## What you need to do
Report all lines from the entries below in which "bending" appears.

## The data
>> Start

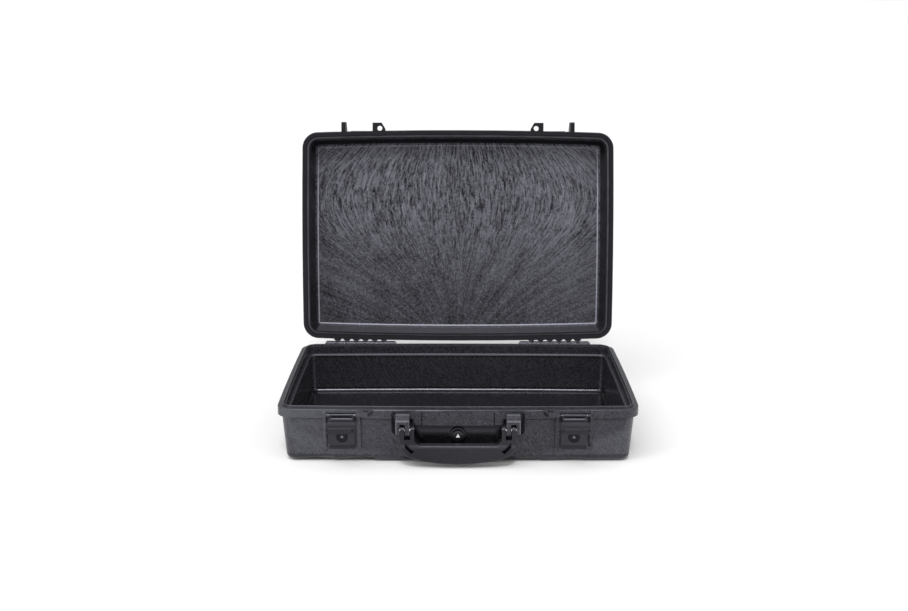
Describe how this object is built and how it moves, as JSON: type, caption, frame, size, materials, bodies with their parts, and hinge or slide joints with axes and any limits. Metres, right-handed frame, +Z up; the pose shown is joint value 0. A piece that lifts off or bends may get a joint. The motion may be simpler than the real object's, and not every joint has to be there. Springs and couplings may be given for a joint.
{
  "type": "hard equipment case",
  "caption": "Shallow moulded equipment case with an open hinged lid, key-locking draw latches, a folding carry handle and a pressure purge valve.",
  "frame": {"origin": "centre of the base's underside, on the surface that the case stands on", "axes": "+X along the case to the viewer's right, +Y from the handle side to the hinge side, +Z up"},
  "size_m": [0.5024, 0.4629, 0.4287],
  "materials": {
    "moulded": "satin moulded, faint flow marks",
    "lid_moulded": "satin moulded, radial flow marks on the inner panel",
    "handle_moulded": "smooth satin",
    "latch_moulded": "semi-gloss",
    "seal": "soft matt",
    "steel": "plain ground pin",
    "lock_metal": "dark plated die casting",
    "valve_moulded": "smooth semi-gloss",
    "membrane": "thin white membrane",
    "mark": "plain white inlay"
  },
  "bodies": {
    "base": {"base_shell": "moulded", "purge_valve_body": "valve_moulded", "purge_valve_oring": "seal", "purge_valve_nut": "valve_moulded", "vent_membrane": "membrane", "hinge_pin_left": "steel", "handle_pin_left": "steel", "latch_pivot_pin_left": "steel", "hinge_pin_right": "steel", "handle_pin_right": "steel", "latch_pivot_pin_right": "steel"},
    "lid": {"lid_shell": "lid_moulded", "lid_gasket": "seal"},
    "carry_handle": {"handle": "handle_moulded"},
    "purge": {"purge_knob": "valve_moulded", "purge_mark": "mark"},
    "lever_left": {"latch_lever_left": "latch_moulded", "claw_pin_left": "steel", "lock_housing_left": "lock_metal"},
    "claw_left": {"latch_claw_left": "latch_moulded"},
    "lock_left": {"lock_cylinder_left": "lock_metal", "lock_cam_left": "lock_metal", "cam_screw_left": "lock_metal"},
    "lever_right": {"latch_lever_right": "latch_moulded", "claw_pin_right": "steel", "lock_housing_right": "lock_metal"},
    "claw_right": {"latch_claw_right": "latch_moulded"},
    "lock_right": {"lock_cylinder_right": "lock_metal", "lock_cam_right": "lock_metal", "cam_screw_right": "lock_metal"}
  },
  "joints": [
    {"name": "lid_hinge", "type": "hinge", "parent": "base", "child": "lid", "pos_m": [0, 0.1746, 0.0777], "axis": [-1, 0, 0], "range_deg": [-100, 0]},
    {"name": "handle_fold", "type": "hinge", "parent": "base", "child": "carry_handle", "pos_m": [0, -0.178, 0.0535], "axis": [-1, 0, 0], "range_deg": [0, 100]},
    {"name": "purge_turn", "type": "hinge", "parent": "base", "child": "purge", "pos_m": [0, -0.1545, 0.039], "axis": [0, -1, 0], "range_deg": [0, 180]},
    {"name": "lever_lift_left", "type": "hinge", "parent": "base", "child": "lever_left", "pos_m": [-0.159, -0.1662, 0.071], "axis": [-1, 0, 0], "range_deg": [0, 80]},
    {"name": "claw_swing_left", "type": "hinge", "parent": "lever_left", "child": "claw_left", "pos_m": [-0.159, -0.1674, 0.0654], "axis": [1, 0, 0], "range_deg": [-110, 0]},
    {"name": "key_turn_left", "type": "hinge", "parent": "lever_left", "child": "lock_left", "pos_m": [-0.159, -0.1637, 0.039], "axis": [0, -1, 0], "range_deg": [0, 90]},
    {"name": "lever_lift_right", "type": "hinge", "parent": "base", "child": "lever_right", "pos_m": [0.159, -0.1662, 0.071], "axis": [-1, 0, 0], "range_deg": [0, 80]},
    {"name": "claw_swing_right", "type": "hinge", "parent": "lever_right", "child": "claw_right", "pos_m": [0.159, -0.1674, 0.0654], "axis": [1, 0, 0], "range_deg": [-110, 0]},
    {"name": "key_turn_right", "type": "hinge", "parent": "lever_right", "child": "lock_right", "pos_m": [0.159, -0.1637, 0.039], "axis": [0, -1, 0], "range_deg": [0, 90]}
  ]
}
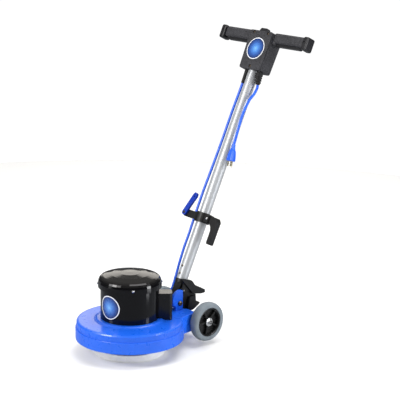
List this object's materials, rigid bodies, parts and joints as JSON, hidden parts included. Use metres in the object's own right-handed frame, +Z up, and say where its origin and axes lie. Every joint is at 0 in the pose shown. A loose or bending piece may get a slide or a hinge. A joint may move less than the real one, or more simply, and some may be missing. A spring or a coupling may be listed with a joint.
{
  "type": "rotary floor machine",
  "caption": "Rotary floor machine with a round deck and pad, upright motor, transport wheels, and a tilting T-handle with triggers, cord hooks and a mains pigtail.",
  "frame": {"origin": "centre of the pad's lower face, on the floor", "axes": "+Z up, -Y towards the front of the round deck, +Y towards the wheels and the handle, X along the wheel axle"},
  "size_m": [0.4142, 0.8215, 1.0274],
  "materials": {
    "blue_plastic": "moulded blue plastic, satin gloss",
    "black_gloss": "gloss black",
    "textured_black": "grained black plastic",
    "black_cast": "black paint, satin",
    "black_trim": "smooth black",
    "grey_rubber": "light grey rubber",
    "black_hub": "black plastic",
    "steel": "zinc-plated steel",
    "bright_tube": "polished",
    "aluminium": "cast and drawn",
    "white_pad": "non-woven fibre",
    "grey_driver": "moulded",
    "badge": "printed label, plain ring and disc",
    "windings": "laminations with enamelled windings",
    "blue_lead": "blue jacket",
    "black_rubber": "black rubber",
    "brass": "plated brass"
  },
  "bodies": {
    "deck": {"deck_housing": "blue_plastic", "motor_cover": "black_gloss", "motor_cap": "black_gloss", "cap_screw_1": "steel", "cap_screw_2": "steel", "cap_screw_3": "steel", "cap_screw_4": "steel", "capacitor_cover": "black_gloss", "capacitor": "aluminium", "motor_badge": "badge", "motor_stator": "windings", "motor_bearing": "steel", "gear_case": "aluminium", "axle": "steel", "wheel_cap_r": "steel", "wheel_cap_l": "steel", "pivot_bolt": "steel", "pivot_nut": "steel", "motor_lead_lower": "blue_lead", "deck_lead_grommet": "black_rubber"},
    "brush": {"output_shaft": "steel", "pad_driver": "grey_driver", "pad": "white_pad"},
    "rotor": {"motor_rotor": "steel", "cooling_fan": "textured_black"},
    "wheel_r": {"tyre_r": "grey_rubber", "hub_r": "black_hub"},
    "wheel_l": {"tyre_l": "grey_rubber", "hub_l": "black_hub"},
    "handle": {"handle_yoke": "black_cast", "pedal_pin": "steel", "handle_tube": "bright_tube", "tube_screw_1": "steel", "tube_screw_2": "steel", "handle_rear_shell": "textured_black", "handle_front_shell": "textured_black", "shell_screw_1": "black_trim", "shell_screw_2": "black_trim", "shell_screw_3": "black_trim", "handle_badge": "badge", "end_cap_r": "black_trim", "end_cap_l": "black_trim", "power_switch": "black_rubber", "motor_lead_relief": "black_rubber", "mains_relief": "black_rubber", "motor_lead_upper": "blue_lead", "hook_bracket": "black_cast", "bracket_screw": "steel", "cord_hook_pin": "black_trim", "mains_pigtail": "blue_lead", "mains_plug": "blue_lead", "plug_blade_a": "brass", "plug_blade_b": "brass", "plug_ground_pin": "brass"},
    "pedal": {"foot_pedal": "black_cast"},
    "trigger_r": {"trigger_r": "black_trim"},
    "trigger_l": {"trigger_l": "black_trim"},
    "button": {"lockout_button": "black_trim"},
    "hook": {"cord_hook": "blue_plastic"}
  },
  "joints": [
    {"name": "handle_tilt", "type": "hinge", "parent": "deck", "child": "handle", "pos_m": [0, 0.187, 0.136], "axis": [1, 0, 0], "range_deg": [-10, 25]},
    {"name": "brush_spin", "type": "hinge", "parent": "deck", "child": "brush", "pos_m": [0, 0, 0.05], "axis": [0, 0, 1], "continuous": true},
    {"name": "rotor_spin", "type": "hinge", "parent": "deck", "child": "rotor", "pos_m": [0, 0, 0.17], "axis": [0, 0, 1], "continuous": true},
    {"name": "wheel_spin_r", "type": "hinge", "parent": "deck", "child": "wheel_r", "pos_m": [0.1157, 0.2416, 0.0799], "axis": [1, 0, 0], "continuous": true},
    {"name": "wheel_spin_l", "type": "hinge", "parent": "deck", "child": "wheel_l", "pos_m": [-0.1157, 0.2416, 0.0799], "axis": [1, 0, 0], "continuous": true},
    {"name": "pedal_press", "type": "hinge", "parent": "handle", "child": "pedal", "pos_m": [0, 0.2152, 0.1724], "axis": [1, 0, 0], "range_deg": [-5, 0], "stiffness_Nm_per_rad": 8, "springref_deg": 6.88},
    {"name": "trigger_r_squeeze", "type": "hinge", "parent": "handle", "child": "trigger_r", "pos_m": [0.068, 0.6052, 0.98077], "axis": [0, -0.903, 0.4297], "range_deg": [0, 2.5], "stiffness_Nm_per_rad": 3, "springref_deg": -2.86},
    {"name": "trigger_l_squeeze", "type": "hinge", "parent": "handle", "child": "trigger_l", "pos_m": [-0.068, 0.6052, 0.98077], "axis": [0, 0.903, -0.4297], "range_deg": [0, 2.5], "stiffness_Nm_per_rad": 3, "springref_deg": -2.86},
    {"name": "lockout_press", "type": "slide", "parent": "handle", "child": "button", "axis": [0, -0.4297, -0.903], "range_m": [0, 0.005], "stiffness_N_per_m": 400, "springref_m": -0.003},
    {"name": "cord_hook_swing", "type": "hinge", "parent": "handle", "child": "hook", "pos_m": [-0.079, 0.31373, 0.40904], "axis": [0, -0.903, 0.4297], "range_deg": [0, 180]}
  ],
  "couplings": [
    {"joint": "rotor_spin", "follows": "brush_spin", "ratio": -7}
  ]
}
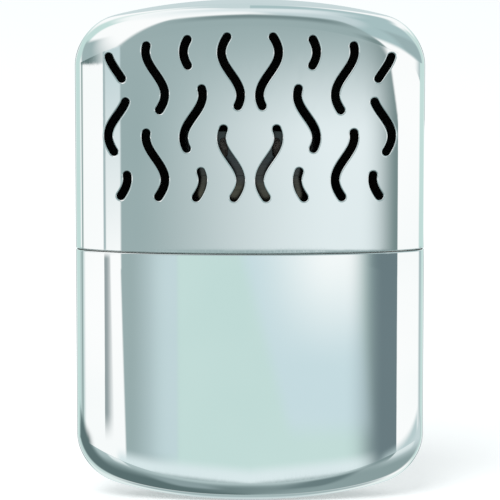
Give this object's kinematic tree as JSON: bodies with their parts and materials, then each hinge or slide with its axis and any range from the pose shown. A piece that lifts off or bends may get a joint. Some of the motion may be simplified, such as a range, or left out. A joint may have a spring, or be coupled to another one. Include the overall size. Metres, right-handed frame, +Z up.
{
  "type": "catalytic hand warmer",
  "caption": "Flat oval pocket warmer: vented metal cover that lifts off a collared fuel tank, with a clip-on catalytic burner over a felt wick and cotton wadding.",
  "frame": {"origin": "under the middle of the flat foot, on the surface that the closed warmer stands on", "axes": "+Z up through the cover, +X to the right as seen from the front, front (vented) face towards -Y"},
  "size_m": [0.0696, 0.015, 0.1],
  "materials": {
    "chrome_plate": "bright chrome plating on drawn brass",
    "nickel_plate": "satin nickel plating",
    "solder": "dull soft solder",
    "wire_gauze": "woven stainless wire",
    "spring_steel": "bright spring strip",
    "felt": "dense natural felt",
    "cotton": "loose cotton wadding",
    "glass_fibre": "glass fibre with a dark metal coating"
  },
  "bodies": {
    "tank": {"tank_shell": "chrome_plate", "tank_collar": "nickel_plate", "collar_solder": "solder", "top_plate": "nickel_plate", "plate_solder": "solder", "filler_neck": "nickel_plate", "neck_solder": "solder", "neck_screen": "wire_gauze", "screen_ring": "nickel_plate", "wick_pad": "felt", "cotton_wadding": "cotton"},
    "cover": {"vented_cover": "chrome_plate"},
    "burner": {"burner_skirt": "nickel_plate", "front_grip_spring": "spring_steel", "rear_grip_spring": "spring_steel", "burner_baffle": "nickel_plate", "lower_gauze": "wire_gauze", "catalyst_mat": "glass_fibre", "upper_gauze": "wire_gauze", "burner_hood": "nickel_plate", "hood_rivets": "nickel_plate"}
  },
  "joints": [
    {"name": "cover_lift", "type": "slide", "parent": "tank", "child": "cover", "axis": [0, 0, 1], "range_m": [0, 0.06]},
    {"name": "burner_lift", "type": "slide", "parent": "tank", "child": "burner", "axis": [0, 0, 1], "range_m": [0, 0.022]}
  ]
}
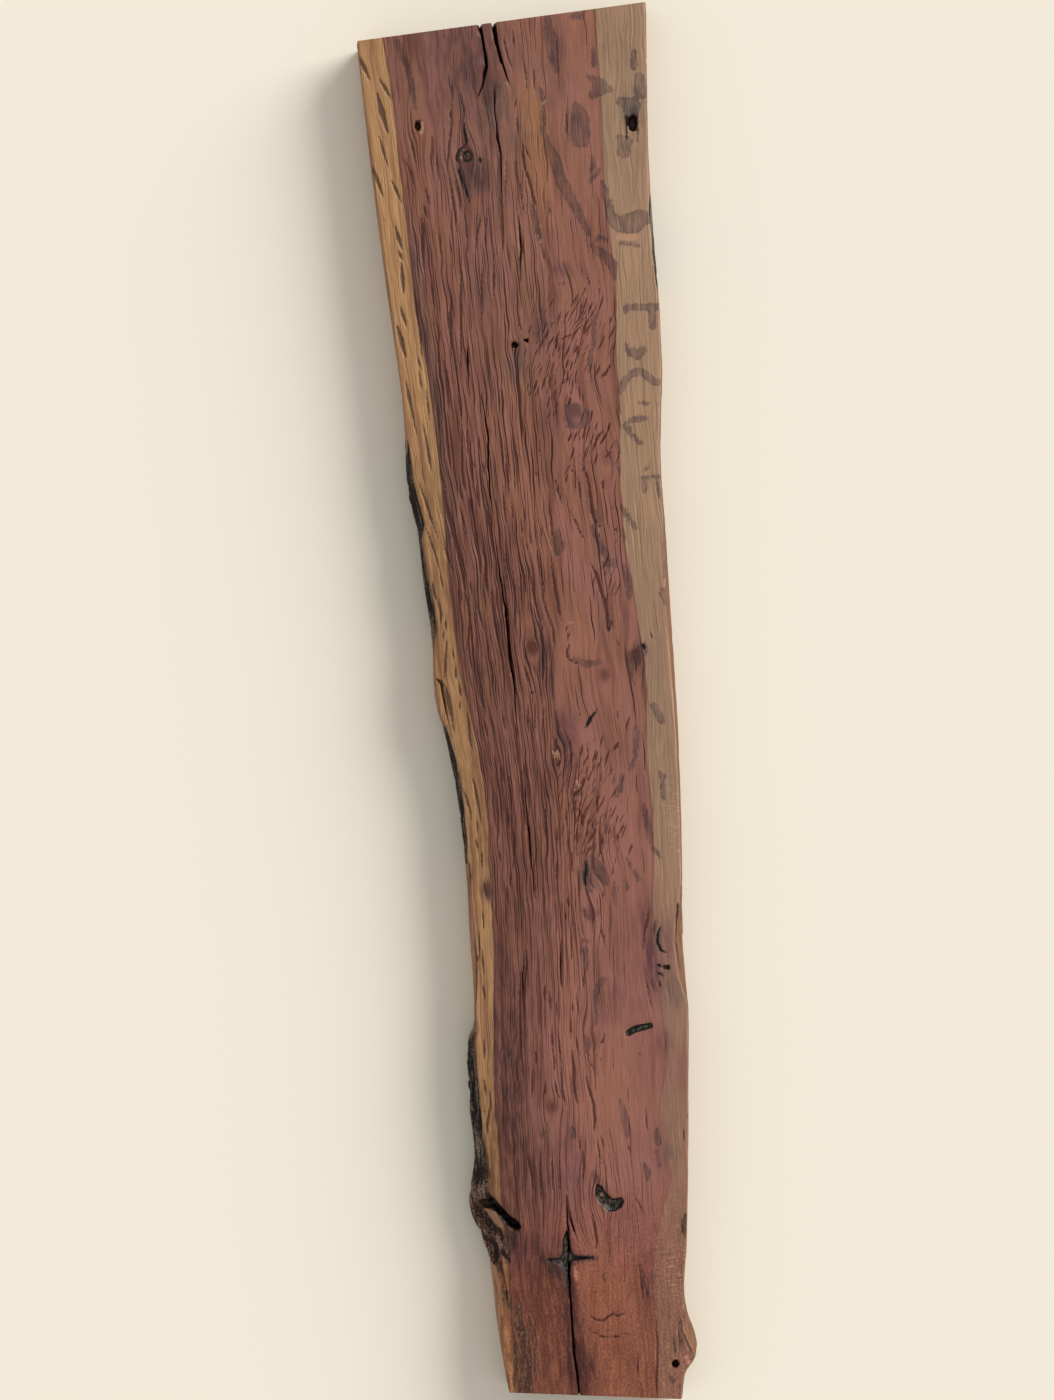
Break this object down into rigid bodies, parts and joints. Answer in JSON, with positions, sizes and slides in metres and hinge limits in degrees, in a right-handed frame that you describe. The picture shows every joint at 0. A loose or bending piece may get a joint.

>> End

## Exercise response
List this object's materials, rigid bodies, parts and joints as JSON, hidden parts included. Use metres in the object's own right-handed frame, +Z up, and say where its origin and axes lie. Every joint is at 0 in the pose shown. A loose or bending piece may get a slide or a hinge. A joint may move less than the real one, or more simply, and some may be missing. A spring or a coupling may be listed with a joint.
Break this object down into rigid bodies, parts and joints. Answer in JSON, with positions, sizes and slides in metres and hinge limits in degrees, in a right-handed frame that you describe. The picture shows every joint at 0. A loose or bending piece may get a joint.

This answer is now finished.